In Unix and its derivatives, all I/O devices, including networks, are treated as files. Thus, for applications, simply reading from or writing to socket descriptors, clients and servers can communicate.

Client      Server
clientfd -> serverfd 

One key distinction that sets apart regular file I/O from socket I/O is the methodology through which applications “open” the socket descriptors.

Client-Server Interaction


Server Side:

  1. getaddrinfo: Resolve server’s own hostname.
  2. socket: Create a socket descriptor.
  3. bind: Assign the server’s address to the socket.
  4. listen: Listen for incoming connection requests.
  5. accept: Accept the connection from a client.

Upon accepting a client’s connection request, the server enters into a communication session, exchanging data until either side chooses to end it.

Client Side:

  1. getaddrinfo: Translate the server’s hostname to an address.
  2. socket: Create a socket descriptor.
  3. connect: Initiate a connection to the server.

After successfully connecting, the client is in the communication session, sending and receiving data.

This interaction continues with data being exchanged in the form of send() and recv() calls.
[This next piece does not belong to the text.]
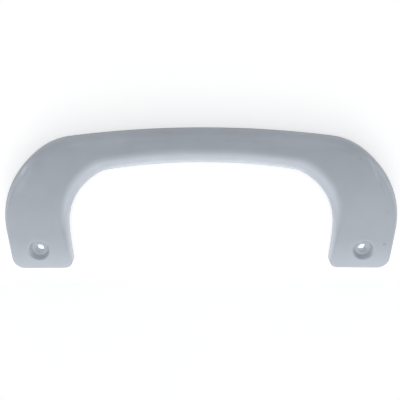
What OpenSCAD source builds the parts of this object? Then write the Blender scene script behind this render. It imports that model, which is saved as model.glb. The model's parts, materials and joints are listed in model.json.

The session concludes when the connection is closed, typically marked by an end-of-file (EOF) event.

Distinguishing Between Listening and Connected Descriptors

The server works with two kinds of socket descriptors:

  1. Listening Descriptor:

    • Acts as the server’s “door” for new connection requests.
    • Once created, it’s there for the lifetime of the server.
  2. Connected Descriptor:

    • Represents an active connection between the client and the server.
    • Every time a new client connects, a fresh connected descriptor is minted.
    • This descriptor’s life is transient; it lasts just long enough to service the client.

This distinction allows the server to manage multiple client connections at the same time.